No começo tudo se resumia a sentenças com ou sem sentido, que, respectivamente poderiam ou não espelhar fatos e serem ditas em linguagem universal da lógica. As ciências naturais empregam sentenças que podem ser verdadeiras ou falsas, como um tipo de rede lançada pelo pesquisador formando um conjunto entrelaçado de hipóteses confirmadas e a confirmar.

Mais adiante o pensamento do filósofo se debruçou na linguagem ordinária cuja capacidade de dar sentido se multiplica de acordo com o uso, com a situação, com a intenção dos falantes. Foi como se o céu puro da lógica viesse abaixo. Nós nos compreendemos, pensamos, agimos, comunicamos e muito mais pela linguagem aprendida, cujas regras passamos a dominar. "O limite da linguagem se mostra por ser impossível descrever o fatos que corresponde ou que uma sentença traduz, simplesmente pela repetição da sentença" e Wittgenstein acrescenta entre parênteses "(Isso tem a ver com a solução kantiana para o problema da filosofia)". Extraí essa citação de "Cultura e Valor"

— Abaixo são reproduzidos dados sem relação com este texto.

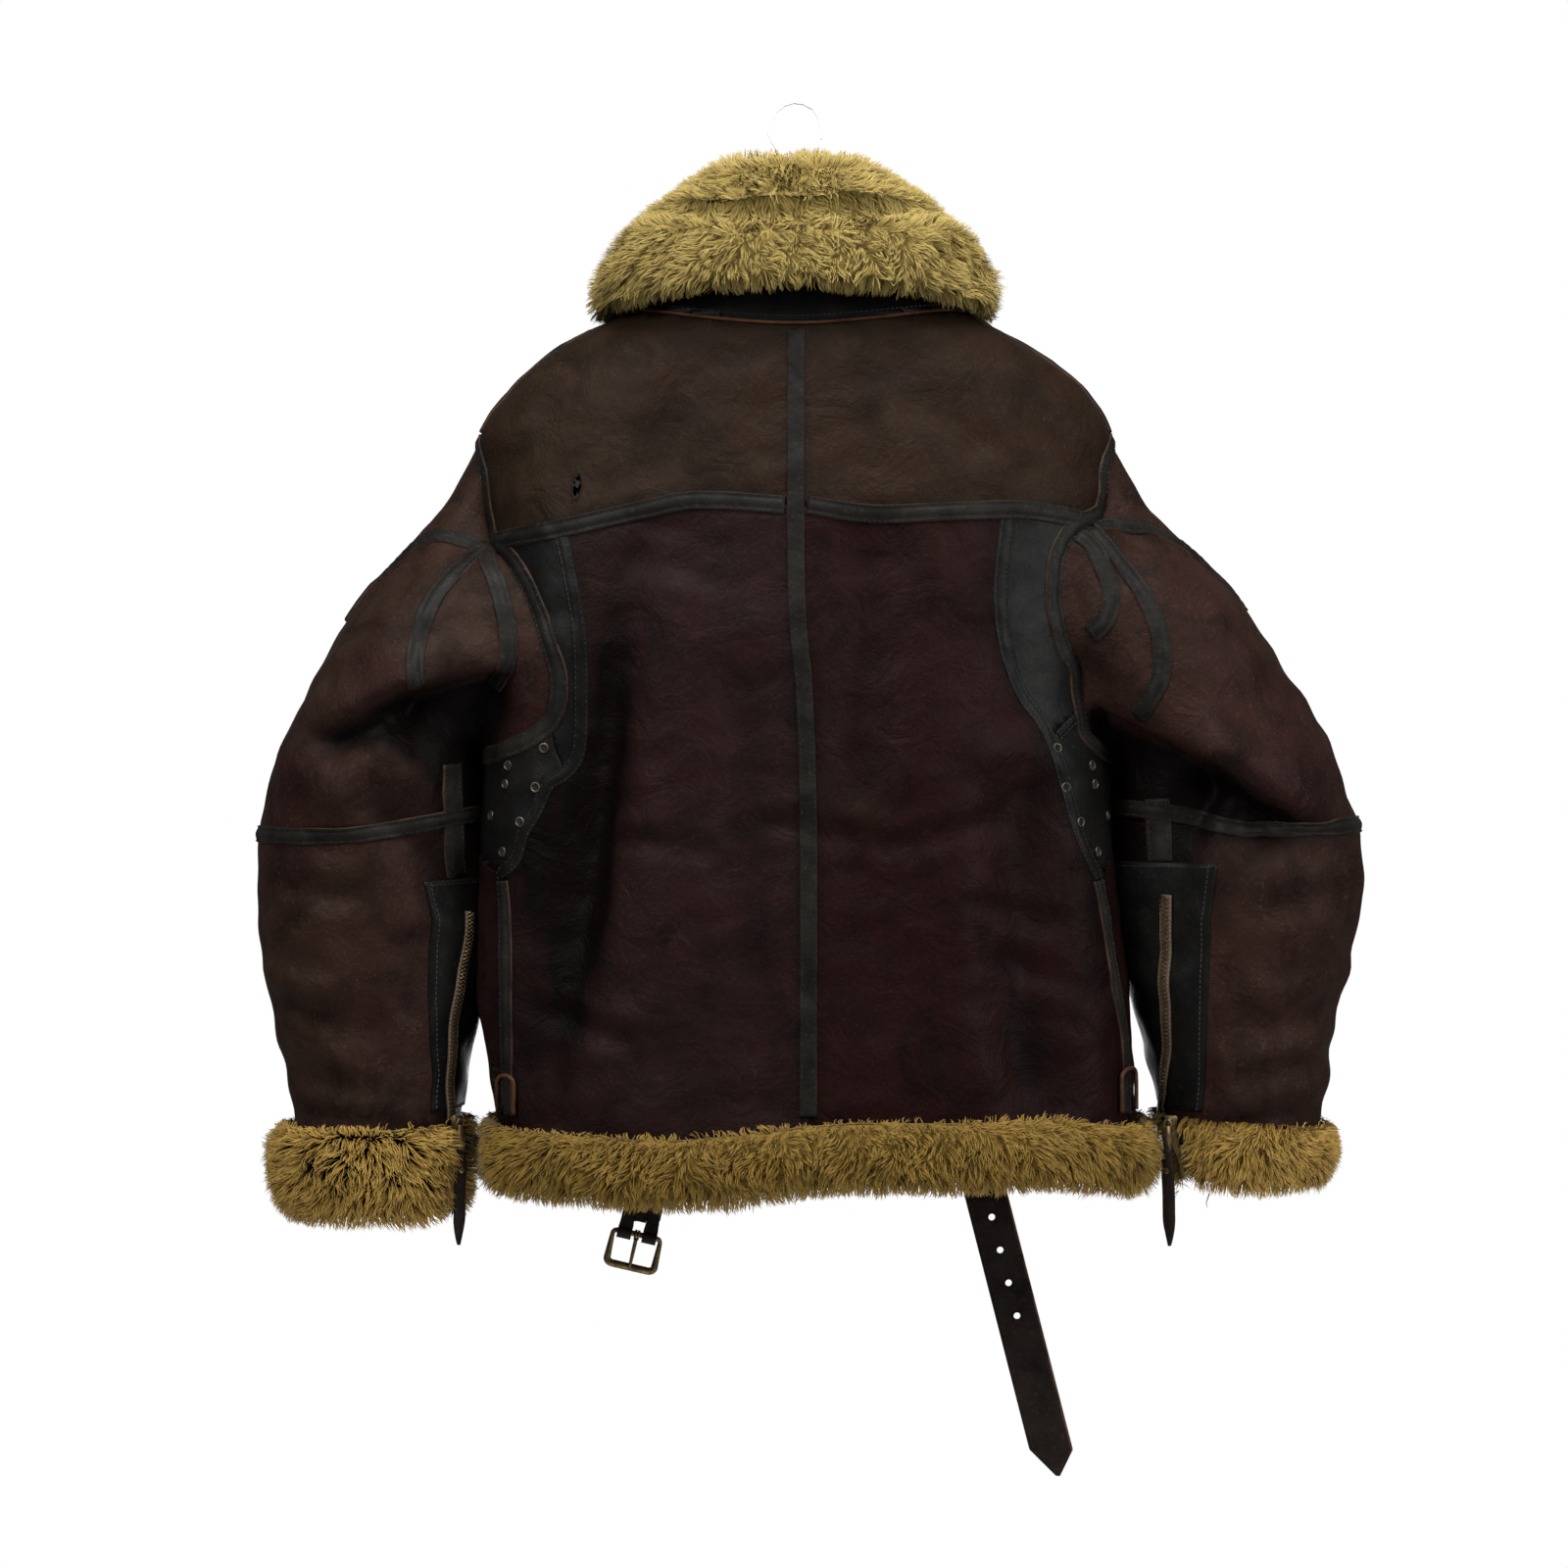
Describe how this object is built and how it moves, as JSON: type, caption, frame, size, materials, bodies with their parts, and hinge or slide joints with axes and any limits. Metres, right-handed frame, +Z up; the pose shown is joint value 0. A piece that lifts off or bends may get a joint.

Em apenas uma frase, o filósofo foi além de si mesmo e mostrou o interesse que precisamos ter com o pensamento clássico. Qual foi a solução de Kant para o problema da filosofia? Impossível chegar à realidade em si, ao noumenon, podemos aceder com os recursos da razão aos fenômenos! Papel da justificação para o uso de conceitos, algo que muitos filósofos estão longe de alcançar, muitos se consideram donos da verdade...
A filosofia está imersa na cultura, ou melhor, em certas culturas e isso é decisivo para que tenha um papel, ao mesmo tempo em que a história da filosofia, ou seja, os filósofos, devem e podem se debruçar um sobre o outro para apoiar ou para criticar, não importa.
Importa essa abertura, e nisso entra tanto a verdade, como a veracidade e a justificação.